The trailer sold me on this.  The ticking pocket watch, a great concept and frenetic action.  This follows the story of ‘Looper’  Joe (Joseph Gordon-Levitt) a sort of hired assassin who kills mob targets who are sent back in time so there is no trace of them in the future.  Joe makes a living this way, quick executions, clean disposal and lots of silver bars to add to his savings.  Only one problem – one day a target is sent back, and it’s him – 30 years older.  Can he kill his future self (Bruce Willis), or choose not to and face the wrath of those he works for?

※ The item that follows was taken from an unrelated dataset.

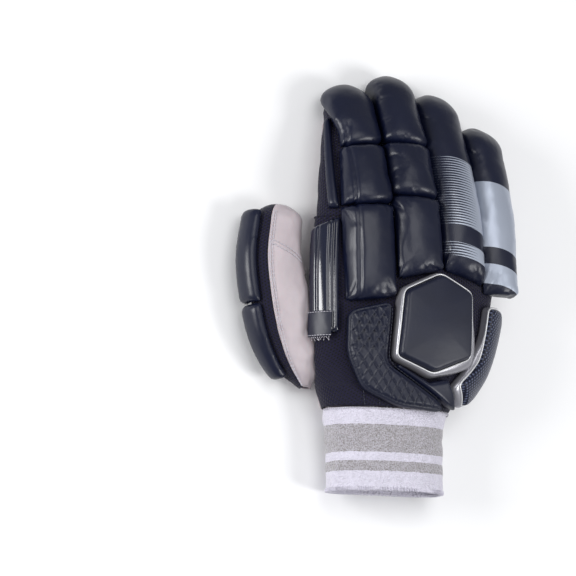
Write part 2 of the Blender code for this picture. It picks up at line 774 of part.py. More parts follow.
def frame(outline, middle, height, spread, corner=4.0, step=15.0):
    """A moulding round an outline. Spread gives its width at a direction from the middle."""
    border = rounded([back_spot(spot) for spot in outline], corner, step)
    centre = back_spot(middle)
    solid = Solid()
    loops = []
    for point in border:
        away = (point - centre).normalized()
        width = spread(away)
        near, far = point + away * TOUCH, point + away * width
        near, across, far, under = as_angles((
            near, point + away * 0.7 * width, far, point + away * 0.5 * width))
        loops.append((
            on_back(near, TOUCH), on_back(near, TOUCH + height),
            on_back(across, TOUCH + 0.85 * height),
            on_back(far, TOUCH + 0.25 * height), on_back(far, TOUCH), on_back(under, TOUCH),
        ))
    count = len(loops)
    for k in range(count):
        here, there = loops[k], loops[(k + 1) % count]
        for m in range(len(here)):
            n = (m + 1) % len(here)
            solid.face(here[m], here[n], there[n], there[m])
    return solid


def surround_width(away):
    """Narrow all round, and wide towards the little finger and the wrist."""
    towards = Vector((0.75, -0.66, 0.0))
    return 2.6 + 6.0 * max(0.0, away.dot(towards)) ** 3


def wrist_cuff():
    rows = steps(CUFF_END_Y, WRIST_Y - TOUCH, 3)
    columns = steps(0.0, 360.0, 32)[:-1]
    inner, outer = layers(BODY, rows, columns, lambda s, a: -CUFF_WALL, lambda s, a: 0.0)
    return walled(inner, outer, wrap=True)


STRAP_FROM = 250.0
STRAP_TO = 352.0
TAB_POINT = 0.30


def wrist_strap():
    """From the little finger's side under the wristband, with a cut-off point at its free end."""
    columns = [250.0, 254.0, 260.0] + steps(266.0, STRAP_TO, 11)
    half = 0.5 * STRAP_WIDTH
    inner, outer = [], []
    for share in (-1.0, 0.0, 1.0):
        inner_row, outer_row = [], []
        for angle in columns:
            narrow = max(0.0, 1.0 - (angle - STRAP_FROM) / 16.0) * TAB_POINT
            s = share * half * (1.0 - narrow)
            seat = TOUCH + 0.5 * max(0.0, (angle - 300.0) / (STRAP_TO - 300.0))
            inner_row.append(BODY.point(s, angle, seat))
            outer_row.append(BODY.point(s, angle, seat + STRAP_THICKNESS))
        inner.append(inner_row)
        outer.append(outer_row)
    return walled(inner, outer)


def strap_badge():
    """The bare moulded patch, which the glove rests on."""
    top = FLAT_BOTTOM - 2.0 * TOUCH - STRAP_THICKNESS
    half = 0.5 * STRAP_WIDTH - 3.0
    outline = (
        Vector((-10.5, -0.85 * half, 0.0)), Vector((12.0, -half, 0.0)),
        Vector((17.0, -0.2 * half, 0.0)), Vector((15.0, half, 0.0)),
        Vector((-8.0, half, 0.0)), Vector((-13.5, 0.0, 0.0)),
    )
    solid = Solid()
    high = [point + Vector((0.0, 0.0, top)) for point in outline]
    solid.face(*outline)
    solid.face(*high)
    for k in range(len(outline)):
        n = (k + 1) % len(outline)
        solid.face(outline[k], outline[n], high[n], high[k])
    return solid


def strap_end():
    under = TOUCH + STRAP_THICKNESS + TOUCH
    rows = steps(-0.5 * STRAP_WIDTH - 7.0, -0.5 * STRAP_WIDTH + 4.0, 2)
    columns = steps(308.0, 316.0, 2)
    inner, outer = layers(
        BODY, rows, columns, lambda s, a: under, lambda s, a: under + HOOK_THICKNESS)
    return walled(inner, outer)


def side_tag():
    """A small label folded over the lower end of the glossy shell."""
    seat = TOUCH + BAR_HEIGHT + TOUCH
    rows = steps(WRIST_Y + 0.355 * PALM_LENGTH, WRIST_Y + 0.49 * PALM_LENGTH, 2)
    columns = steps(148.0, 174.0, 3)
    inner, outer = layers(
        BODY, rows, columns, lambda s, a: seat, lambda s, a: seat + TAG_THICKNESS)
    return walled(inner, outer)


def build():
    for old in list(bpy.data.objects):
        bpy.data.objects.remove(old, do_unlink=True)
    glove = bpy.data.collections.new("batting_glove")
    bpy.context.scene.collection.children.link(glove)

    white = material("white_leather", (0.72, 0.66, 0.72), 0.55)
    navy = material("navy_padding", (0.012, 0.017, 0.035), 0.35)
    mesh = material("navy_mesh", (0.015, 0.012, 0.05), 0.85)
    gloss = material("navy_gloss", (0.02, 0.025, 0.045), 0.15)
    silver = material("silver_moulding", (0.45, 0.45, 0.48), 0.3, 0.7)
    towel = material("white_towelling", (0.75, 0.73, 0.82), 0.95)
    rubber = material("white_moulding", (0.82, 0.82, 0.86), 0.45)
    black = material("black_hook_tape", (0.02, 0.02, 0.02), 0.8)

    pieces = [
        ("palm_leather", palm_leather(), white),
        ("hand_back", hand_back(), mesh),
        ("thumb_leather", thumb_leather(), white),
        ("thumb_mesh", thumb_mesh(), mesh),
        ("wrist_cuff", wrist_cuff(), towel),
        ("wrist_strap", wrist_strap(), rubber),
        ("strap_badge", strap_badge(), rubber),
        ("strap_end", strap_end(), black),
    ]
    for digit, skin in zip(DIGITS, FINGERS):
        pieces.append((digit.name + "_sleeve", sleeve(skin), mesh))
    for segment in SEGMENTS:
        pieces.append((segment.name, finger_pad(segment), navy))

    length = THUMB_LENGTH
    pieces += [
        ("thumb_guard_upper", cushion(THUMB, THUMB_HEEL_Y + 0.44 * length,
                                      THUMB.straight + 0.4 * THUMB_END, 146.0, 206.0,
                                      THUMB_GUARD, seat=2.0 * TOUCH, edge=2.0, along=5,
                                      power=2.2), navy),
        ("thumb_guard_lower", cushion(THUMB, THUMB_HEEL_Y + 0.07 * length,
                                      THUMB_HEEL_Y + 0.44 * length - SEAM_GAP, 146.0, 206.0,
                                      THUMB_GUARD, seat=2.0 * TOUCH, edge=2.0, along=4,
                                      power=2.2), navy),
        ("index_side_pad", cushion(FINGERS[0], FORK_Y + 0.05 * INDEX_LENGTH,
                                   FINGERS[0].straight, 128.5, 146.0, FLANK_HEIGHT), navy),
        ("index_side_bar", cushion(BODY, WRIST_Y + 0.38 * PALM_LENGTH, FORK_Y - 2.0,
                                   147.0, 176.0, BAR_HEIGHT, edge=1.6), gloss),
        ("side_tag", side_tag(), navy),
        ("quilted_pad", slab(QUILT, QUILT_HEIGHT, 3.0, rim=1.6, corner=7.0, step=18.0,
                             seat=2.0 * TOUCH), navy),
        ("lower_strip", slab(STRIP, STRIP_HEIGHT, 3.0, rim=0.8, corner=2.0, step=20.0,
                             seat=2.0 * TOUCH), navy),
        ("hex_pad", slab(BADGE, BADGE_HEIGHT, 9.0, step=18.0, seat=1.5 * TOUCH), navy),
        ("hex_surround", frame(BADGE, BADGE_MIDDLE, SURROUND_HEIGHT, surround_width), silver),
        ("little_side_pad", slab(SIDE_PAD, SIDE_PAD_HEIGHT, 4.0, seat=2.2 * TOUCH), navy),
    ]
    for name, solid, finish in pieces:
        solid.finish(name, finish, glove)


build()
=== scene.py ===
"""A cricket batting glove lying palm down: its padding, cloth, leather and moulded trim."""
import math
from collections import namedtuple

import bmesh
import bpy
from bpy.props import FloatProperty, FloatVectorProperty, IntProperty, PointerProperty
from mathutils import Matrix, Vector, noise


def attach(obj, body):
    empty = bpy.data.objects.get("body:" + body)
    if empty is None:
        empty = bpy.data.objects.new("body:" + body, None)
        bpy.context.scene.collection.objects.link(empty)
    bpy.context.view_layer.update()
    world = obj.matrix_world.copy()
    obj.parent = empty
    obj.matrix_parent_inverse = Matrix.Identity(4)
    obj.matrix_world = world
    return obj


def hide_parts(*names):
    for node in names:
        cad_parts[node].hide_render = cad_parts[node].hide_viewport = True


bl_info = {
    "name": "Batting glove",
    "version": (1, 0, 0),
    "blender": (4, 5, 0),
    "location": "3D View > Sidebar > Glove",
    "description": "Dresses the packed batting glove with padding, cloth and trim",
    "category": "Add Mesh",
}

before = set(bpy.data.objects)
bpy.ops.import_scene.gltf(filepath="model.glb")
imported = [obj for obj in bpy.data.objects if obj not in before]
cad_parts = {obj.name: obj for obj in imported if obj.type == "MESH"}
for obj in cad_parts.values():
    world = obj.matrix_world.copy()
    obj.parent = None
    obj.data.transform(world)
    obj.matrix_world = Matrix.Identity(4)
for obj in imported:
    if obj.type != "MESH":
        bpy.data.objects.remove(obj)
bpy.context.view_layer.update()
MM = 0.001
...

This is an intelligent and superbly played sci-fi thriller.  Gordon-Levitt may have a slightly odd Willis impersonation going on, but as a particularly gifted actor, still manges to pull it off, handling action, emotion and some brain-melting plot developments with ease.  Veteran Bruce Willis is also good; determined and somewhat ruthless in his quest … of which I wont spoil for you here, but just to say – he came back for a very good reason.  Additional support is also decent, with a sexy but wasted Piper Parabo as a hooker and Brit actress Emily Blunt almost steeling the show in the later stages.

Director Rian Johnson has delivered a damn clever and resoundingly fresh take on the age-old time travel subject, injecting shades of Mad Max, The Terminator and to some extent Cronenberg’s Scanners, whilst still retaining his own identity and flavour.  The action throughout is shot with attitude and style, and I even found some elements disturbing (telekenesis … shudder), making events really get under my skin – not expected.

One of the finest movies of the year.